Dataset extract —

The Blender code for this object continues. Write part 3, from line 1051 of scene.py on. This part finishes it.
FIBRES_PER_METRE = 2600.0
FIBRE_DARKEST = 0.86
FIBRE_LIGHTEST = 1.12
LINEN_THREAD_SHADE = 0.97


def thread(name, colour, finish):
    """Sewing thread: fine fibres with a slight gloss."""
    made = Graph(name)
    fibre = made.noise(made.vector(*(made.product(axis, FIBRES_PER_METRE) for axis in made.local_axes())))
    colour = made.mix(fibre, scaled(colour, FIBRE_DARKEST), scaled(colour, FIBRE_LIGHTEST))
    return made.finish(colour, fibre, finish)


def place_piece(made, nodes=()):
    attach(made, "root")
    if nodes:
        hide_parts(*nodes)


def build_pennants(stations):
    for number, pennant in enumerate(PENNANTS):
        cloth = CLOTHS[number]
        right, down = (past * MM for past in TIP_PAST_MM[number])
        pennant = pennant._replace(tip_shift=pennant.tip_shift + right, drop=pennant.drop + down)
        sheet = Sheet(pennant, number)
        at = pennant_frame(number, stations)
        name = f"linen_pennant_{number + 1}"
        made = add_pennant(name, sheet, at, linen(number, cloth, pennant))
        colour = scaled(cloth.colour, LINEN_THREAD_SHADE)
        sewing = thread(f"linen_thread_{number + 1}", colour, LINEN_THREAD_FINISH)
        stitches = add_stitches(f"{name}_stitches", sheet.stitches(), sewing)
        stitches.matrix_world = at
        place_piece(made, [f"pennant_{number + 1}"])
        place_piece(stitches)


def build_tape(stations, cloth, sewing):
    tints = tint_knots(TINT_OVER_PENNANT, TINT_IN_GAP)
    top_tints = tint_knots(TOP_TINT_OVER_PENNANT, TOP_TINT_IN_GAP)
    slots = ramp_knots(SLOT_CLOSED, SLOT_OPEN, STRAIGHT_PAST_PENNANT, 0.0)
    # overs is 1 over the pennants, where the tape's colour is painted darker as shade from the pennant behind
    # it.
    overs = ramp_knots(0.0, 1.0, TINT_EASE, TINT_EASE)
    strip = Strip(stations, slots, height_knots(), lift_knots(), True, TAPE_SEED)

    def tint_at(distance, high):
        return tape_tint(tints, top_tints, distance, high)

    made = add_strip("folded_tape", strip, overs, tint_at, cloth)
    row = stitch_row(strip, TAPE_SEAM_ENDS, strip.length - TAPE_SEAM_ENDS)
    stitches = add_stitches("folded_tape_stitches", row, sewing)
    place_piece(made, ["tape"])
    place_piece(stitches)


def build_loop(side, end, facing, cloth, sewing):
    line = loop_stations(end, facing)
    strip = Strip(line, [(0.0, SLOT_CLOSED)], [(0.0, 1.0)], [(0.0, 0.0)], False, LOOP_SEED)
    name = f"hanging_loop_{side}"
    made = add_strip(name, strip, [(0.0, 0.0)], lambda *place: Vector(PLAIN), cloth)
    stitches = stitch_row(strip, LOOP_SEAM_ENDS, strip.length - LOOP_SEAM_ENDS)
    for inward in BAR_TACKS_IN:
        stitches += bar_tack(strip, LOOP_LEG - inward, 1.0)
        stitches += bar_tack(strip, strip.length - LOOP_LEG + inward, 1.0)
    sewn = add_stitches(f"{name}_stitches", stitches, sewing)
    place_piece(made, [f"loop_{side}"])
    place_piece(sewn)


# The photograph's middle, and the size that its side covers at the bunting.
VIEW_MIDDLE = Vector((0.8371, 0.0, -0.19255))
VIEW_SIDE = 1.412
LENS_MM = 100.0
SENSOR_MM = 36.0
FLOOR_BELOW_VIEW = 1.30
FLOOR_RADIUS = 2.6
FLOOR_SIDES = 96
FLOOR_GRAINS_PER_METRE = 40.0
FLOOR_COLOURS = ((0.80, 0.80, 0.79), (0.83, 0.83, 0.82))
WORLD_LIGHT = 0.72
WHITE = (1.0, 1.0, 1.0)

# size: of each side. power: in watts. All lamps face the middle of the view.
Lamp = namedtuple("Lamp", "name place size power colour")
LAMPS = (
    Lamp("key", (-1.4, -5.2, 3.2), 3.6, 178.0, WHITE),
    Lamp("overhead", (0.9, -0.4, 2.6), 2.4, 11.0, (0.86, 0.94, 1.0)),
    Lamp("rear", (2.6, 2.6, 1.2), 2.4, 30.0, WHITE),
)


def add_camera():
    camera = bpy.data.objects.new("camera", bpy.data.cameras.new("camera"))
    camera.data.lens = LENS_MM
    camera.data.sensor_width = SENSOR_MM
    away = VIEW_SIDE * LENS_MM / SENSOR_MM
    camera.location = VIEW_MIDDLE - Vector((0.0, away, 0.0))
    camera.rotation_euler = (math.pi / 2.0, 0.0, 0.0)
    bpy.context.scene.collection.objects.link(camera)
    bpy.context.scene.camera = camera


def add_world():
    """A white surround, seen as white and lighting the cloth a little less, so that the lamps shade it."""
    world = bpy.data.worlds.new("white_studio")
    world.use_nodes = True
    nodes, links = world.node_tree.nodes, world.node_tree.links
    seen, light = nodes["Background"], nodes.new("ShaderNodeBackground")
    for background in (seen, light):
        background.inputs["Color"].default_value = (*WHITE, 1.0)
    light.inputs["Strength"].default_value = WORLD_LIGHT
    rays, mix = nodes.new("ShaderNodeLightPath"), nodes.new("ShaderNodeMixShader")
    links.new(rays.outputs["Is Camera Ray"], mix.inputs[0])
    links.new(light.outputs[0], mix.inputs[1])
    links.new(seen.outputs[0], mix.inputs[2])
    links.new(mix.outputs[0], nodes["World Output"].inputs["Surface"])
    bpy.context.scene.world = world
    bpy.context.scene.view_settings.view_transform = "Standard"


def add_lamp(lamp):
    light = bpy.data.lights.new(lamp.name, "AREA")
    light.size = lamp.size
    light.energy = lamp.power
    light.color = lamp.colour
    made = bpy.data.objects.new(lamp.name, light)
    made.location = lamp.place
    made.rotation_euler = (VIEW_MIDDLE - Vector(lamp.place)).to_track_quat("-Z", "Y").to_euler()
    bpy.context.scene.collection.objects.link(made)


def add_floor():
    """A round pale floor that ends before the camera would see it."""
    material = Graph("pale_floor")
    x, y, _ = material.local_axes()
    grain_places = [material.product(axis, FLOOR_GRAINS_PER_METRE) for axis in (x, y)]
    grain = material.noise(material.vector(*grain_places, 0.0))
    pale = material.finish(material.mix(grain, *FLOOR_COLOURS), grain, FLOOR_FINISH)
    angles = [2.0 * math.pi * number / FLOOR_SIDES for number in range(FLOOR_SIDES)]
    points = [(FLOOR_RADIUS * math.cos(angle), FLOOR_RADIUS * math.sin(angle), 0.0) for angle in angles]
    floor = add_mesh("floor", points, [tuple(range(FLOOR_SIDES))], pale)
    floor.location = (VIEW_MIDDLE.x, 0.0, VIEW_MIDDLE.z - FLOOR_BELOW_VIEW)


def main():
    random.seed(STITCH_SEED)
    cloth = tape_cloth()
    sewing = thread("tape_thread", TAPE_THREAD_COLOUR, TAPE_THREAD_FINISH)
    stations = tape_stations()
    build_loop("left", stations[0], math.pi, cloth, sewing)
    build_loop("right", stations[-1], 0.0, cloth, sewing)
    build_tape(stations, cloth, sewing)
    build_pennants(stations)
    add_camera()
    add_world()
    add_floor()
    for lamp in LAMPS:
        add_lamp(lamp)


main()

Written problem — Copy out only the lines running from the beginning of the data to the line with "hide_parts(*nodes)", both ends included.

The answer —
The Blender code for this object continues. Write part 3, from line 1051 of scene.py on. This part finishes it.
FIBRES_PER_METRE = 2600.0
FIBRE_DARKEST = 0.86
FIBRE_LIGHTEST = 1.12
LINEN_THREAD_SHADE = 0.97


def thread(name, colour, finish):
    """Sewing thread: fine fibres with a slight gloss."""
    made = Graph(name)
    fibre = made.noise(made.vector(*(made.product(axis, FIBRES_PER_METRE) for axis in made.local_axes())))
    colour = made.mix(fibre, scaled(colour, FIBRE_DARKEST), scaled(colour, FIBRE_LIGHTEST))
    return made.finish(colour, fibre, finish)


def place_piece(made, nodes=()):
    attach(made, "root")
    if nodes:
        hide_parts(*nodes)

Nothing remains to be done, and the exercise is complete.